Automatically restarting your contract if you change or add something;

Having different terms for each element of the contract. For example, having calls for two years and, in small print, the lines for five years;

Adding new services that have their own contract so end dates never align. This can make cancellation almost impossible as you’re never out of contract on all services simultaneously;

Changing the Terms and Conditions – but only stating this on the website. Many contracts state that suppliers can change the T&Cs without notifying you directly; they simply need to update the information on their website. Make a note to check regularly if you have this clause; and

False inducements to buy – the advertising says ‘we promise to save you money’ but your invoices show no savings.

Penalties for early cancellation can be high so check contracts carefully.

To reinforce how careful you need to be, here is an example: the customer signed a contract which had a box marked minimum term on the front page. This had been left blank. The salesperson verbally assured the customer it was a 12 month deal. However, in the small print of the contract a clause stated that if the minimum term was blank the contract was for 60 months. The supplier refused to budge.

How can you reduce the risks?

1.Check if the supplier is signed up to the telecoms ombudsman. Free binding arbitration is available to consumers and small businesses if there is a dispute. Obviously, if you have serious doubts consult a lawyer.

2.Send an email setting out your understanding of the contract.

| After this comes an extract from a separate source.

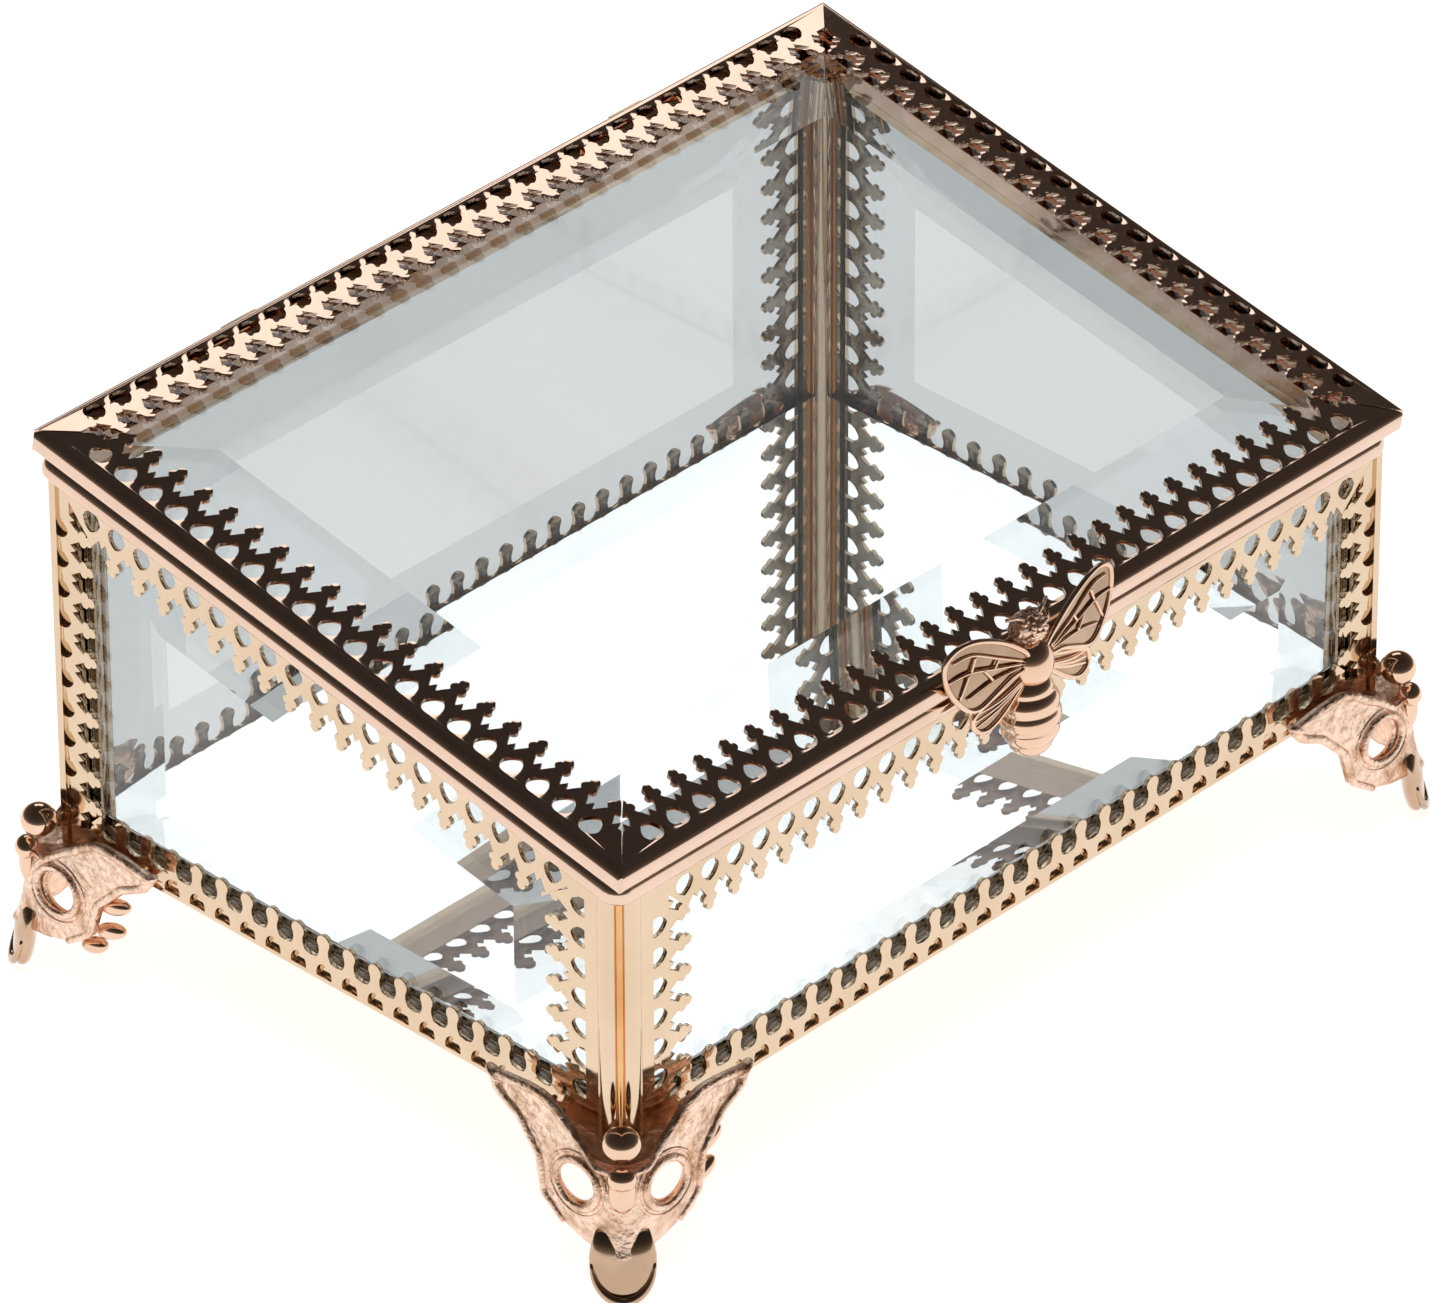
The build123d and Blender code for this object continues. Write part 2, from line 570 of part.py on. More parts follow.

Ask them to confirm that in a conflict between their T&Cs and the email, the email takes precedence and that you are only signing the contract on that basis. The email could include:

Contract duration and notice period;

That prices are fixed for duration – any change gives you freedom to cancel without penalty, whenever it is spotted;

Only the charges specified in the contract may be levied – this stops hidden costs such as call set up fees and any changes in Terms and Conditions;

Repeat any claims made (e.g. you will save money) and state that they are condition of the contract and that if they fail to meet these the contract is null and void;

The contract will not rollover at the end of the term without your explicit prior consent.

3.Compare the invoices to the prices in the contract. We have seen large differences.

Many of these points could apply to other services. However, the telecoms industry is often guilty of using confusing jargon and relying on people not noticing details or being unwilling to challenge their supplier or go through a lengthy process to get redress. Be vigilant from the start so you sign a fair contract. And don’t be reticent. Challenge your supplier if you believe they deserve it!